** Start of Collected data **

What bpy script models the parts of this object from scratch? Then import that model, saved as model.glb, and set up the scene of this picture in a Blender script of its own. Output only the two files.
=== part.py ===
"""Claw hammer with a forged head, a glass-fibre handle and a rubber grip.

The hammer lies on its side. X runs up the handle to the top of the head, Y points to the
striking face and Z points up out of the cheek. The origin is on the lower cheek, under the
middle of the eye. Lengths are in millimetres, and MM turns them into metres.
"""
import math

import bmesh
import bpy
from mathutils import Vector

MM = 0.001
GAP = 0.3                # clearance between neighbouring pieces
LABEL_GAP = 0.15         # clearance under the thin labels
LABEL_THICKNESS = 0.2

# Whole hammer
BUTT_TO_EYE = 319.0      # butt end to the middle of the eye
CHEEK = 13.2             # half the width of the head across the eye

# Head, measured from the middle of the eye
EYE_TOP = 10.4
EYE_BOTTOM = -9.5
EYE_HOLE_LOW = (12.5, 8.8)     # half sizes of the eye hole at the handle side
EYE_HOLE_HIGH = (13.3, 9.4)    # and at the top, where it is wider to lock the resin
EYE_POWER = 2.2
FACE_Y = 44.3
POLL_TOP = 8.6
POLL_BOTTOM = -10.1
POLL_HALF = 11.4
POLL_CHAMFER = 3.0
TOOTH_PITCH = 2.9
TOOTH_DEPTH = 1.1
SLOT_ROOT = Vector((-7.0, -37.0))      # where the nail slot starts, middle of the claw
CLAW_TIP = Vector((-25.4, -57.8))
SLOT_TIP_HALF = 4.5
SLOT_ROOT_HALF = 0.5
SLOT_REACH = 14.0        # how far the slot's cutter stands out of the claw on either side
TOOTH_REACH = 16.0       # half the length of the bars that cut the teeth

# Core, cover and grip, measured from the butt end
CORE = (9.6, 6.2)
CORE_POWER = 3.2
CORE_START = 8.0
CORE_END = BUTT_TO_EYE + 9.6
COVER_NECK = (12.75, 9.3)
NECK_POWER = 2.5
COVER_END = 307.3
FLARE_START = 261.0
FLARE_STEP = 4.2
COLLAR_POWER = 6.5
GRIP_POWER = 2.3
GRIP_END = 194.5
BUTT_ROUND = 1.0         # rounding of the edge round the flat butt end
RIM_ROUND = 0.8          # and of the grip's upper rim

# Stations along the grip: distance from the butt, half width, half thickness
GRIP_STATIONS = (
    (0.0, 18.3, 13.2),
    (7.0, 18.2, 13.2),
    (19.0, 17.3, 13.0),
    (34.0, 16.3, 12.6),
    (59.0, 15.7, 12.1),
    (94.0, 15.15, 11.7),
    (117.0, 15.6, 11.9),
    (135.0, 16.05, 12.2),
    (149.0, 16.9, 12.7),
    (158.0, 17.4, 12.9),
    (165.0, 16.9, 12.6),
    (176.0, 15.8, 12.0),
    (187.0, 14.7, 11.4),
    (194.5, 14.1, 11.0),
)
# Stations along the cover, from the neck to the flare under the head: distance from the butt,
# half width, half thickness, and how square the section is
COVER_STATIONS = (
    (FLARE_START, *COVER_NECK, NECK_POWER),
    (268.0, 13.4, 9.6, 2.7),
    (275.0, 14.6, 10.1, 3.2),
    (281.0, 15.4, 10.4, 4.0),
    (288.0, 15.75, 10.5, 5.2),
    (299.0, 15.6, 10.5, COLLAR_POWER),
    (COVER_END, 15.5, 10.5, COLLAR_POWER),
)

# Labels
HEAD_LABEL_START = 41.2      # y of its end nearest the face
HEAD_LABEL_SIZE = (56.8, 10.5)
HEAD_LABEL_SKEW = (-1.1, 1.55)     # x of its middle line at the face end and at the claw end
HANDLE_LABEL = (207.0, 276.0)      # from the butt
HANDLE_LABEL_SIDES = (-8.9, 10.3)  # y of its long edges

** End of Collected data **

Make an exact copy of the data above.

What bpy script models the parts of this object from scratch? Then import that model, saved as model.glb, and set up the scene of this picture in a Blender script of its own. Output only the two files.
=== part.py ===
"""Claw hammer with a forged head, a glass-fibre handle and a rubber grip.

The hammer lies on its side. X runs up the handle to the top of the head, Y points to the
striking face and Z points up out of the cheek. The origin is on the lower cheek, under the
middle of the eye. Lengths are in millimetres, and MM turns them into metres.
"""
import math

import bmesh
import bpy
from mathutils import Vector

MM = 0.001
GAP = 0.3                # clearance between neighbouring pieces
LABEL_GAP = 0.15         # clearance under the thin labels
LABEL_THICKNESS = 0.2

# Whole hammer
BUTT_TO_EYE = 319.0      # butt end to the middle of the eye
CHEEK = 13.2             # half the width of the head across the eye

# Head, measured from the middle of the eye
EYE_TOP = 10.4
EYE_BOTTOM = -9.5
EYE_HOLE_LOW = (12.5, 8.8)     # half sizes of the eye hole at the handle side
EYE_HOLE_HIGH = (13.3, 9.4)    # and at the top, where it is wider to lock the resin
EYE_POWER = 2.2
FACE_Y = 44.3
POLL_TOP = 8.6
POLL_BOTTOM = -10.1
POLL_HALF = 11.4
POLL_CHAMFER = 3.0
TOOTH_PITCH = 2.9
TOOTH_DEPTH = 1.1
SLOT_ROOT = Vector((-7.0, -37.0))      # where the nail slot starts, middle of the claw
CLAW_TIP = Vector((-25.4, -57.8))
SLOT_TIP_HALF = 4.5
SLOT_ROOT_HALF = 0.5
SLOT_REACH = 14.0        # how far the slot's cutter stands out of the claw on either side
TOOTH_REACH = 16.0       # half the length of the bars that cut the teeth

# Core, cover and grip, measured from the butt end
CORE = (9.6, 6.2)
CORE_POWER = 3.2
CORE_START = 8.0
CORE_END = BUTT_TO_EYE + 9.6
COVER_NECK = (12.75, 9.3)
NECK_POWER = 2.5
COVER_END = 307.3
FLARE_START = 261.0
FLARE_STEP = 4.2
COLLAR_POWER = 6.5
GRIP_POWER = 2.3
GRIP_END = 194.5
BUTT_ROUND = 1.0         # rounding of the edge round the flat butt end
RIM_ROUND = 0.8          # and of the grip's upper rim

# Stations along the grip: distance from the butt, half width, half thickness
GRIP_STATIONS = (
    (0.0, 18.3, 13.2),
    (7.0, 18.2, 13.2),
    (19.0, 17.3, 13.0),
    (34.0, 16.3, 12.6),
    (59.0, 15.7, 12.1),
    (94.0, 15.15, 11.7),
    (117.0, 15.6, 11.9),
    (135.0, 16.05, 12.2),
    (149.0, 16.9, 12.7),
    (158.0, 17.4, 12.9),
    (165.0, 16.9, 12.6),
    (176.0, 15.8, 12.0),
    (187.0, 14.7, 11.4),
    (194.5, 14.1, 11.0),
)
# Stations along the cover, from the neck to the flare under the head: distance from the butt,
# half width, half thickness, and how square the section is
COVER_STATIONS = (
    (FLARE_START, *COVER_NECK, NECK_POWER),
    (268.0, 13.4, 9.6, 2.7),
    (275.0, 14.6, 10.1, 3.2),
    (281.0, 15.4, 10.4, 4.0),
    (288.0, 15.75, 10.5, 5.2),
    (299.0, 15.6, 10.5, COLLAR_POWER),
    (COVER_END, 15.5, 10.5, COLLAR_POWER),
)

# Labels
HEAD_LABEL_START = 41.2      # y of its end nearest the face
HEAD_LABEL_SIZE = (56.8, 10.5)
HEAD_LABEL_SKEW = (-1.1, 1.55)     # x of its middle line at the face end and at the claw end
HANDLE_LABEL = (207.0, 276.0)      # from the butt
HANDLE_LABEL_SIDES = (-8.9, 10.3)  # y of its long edges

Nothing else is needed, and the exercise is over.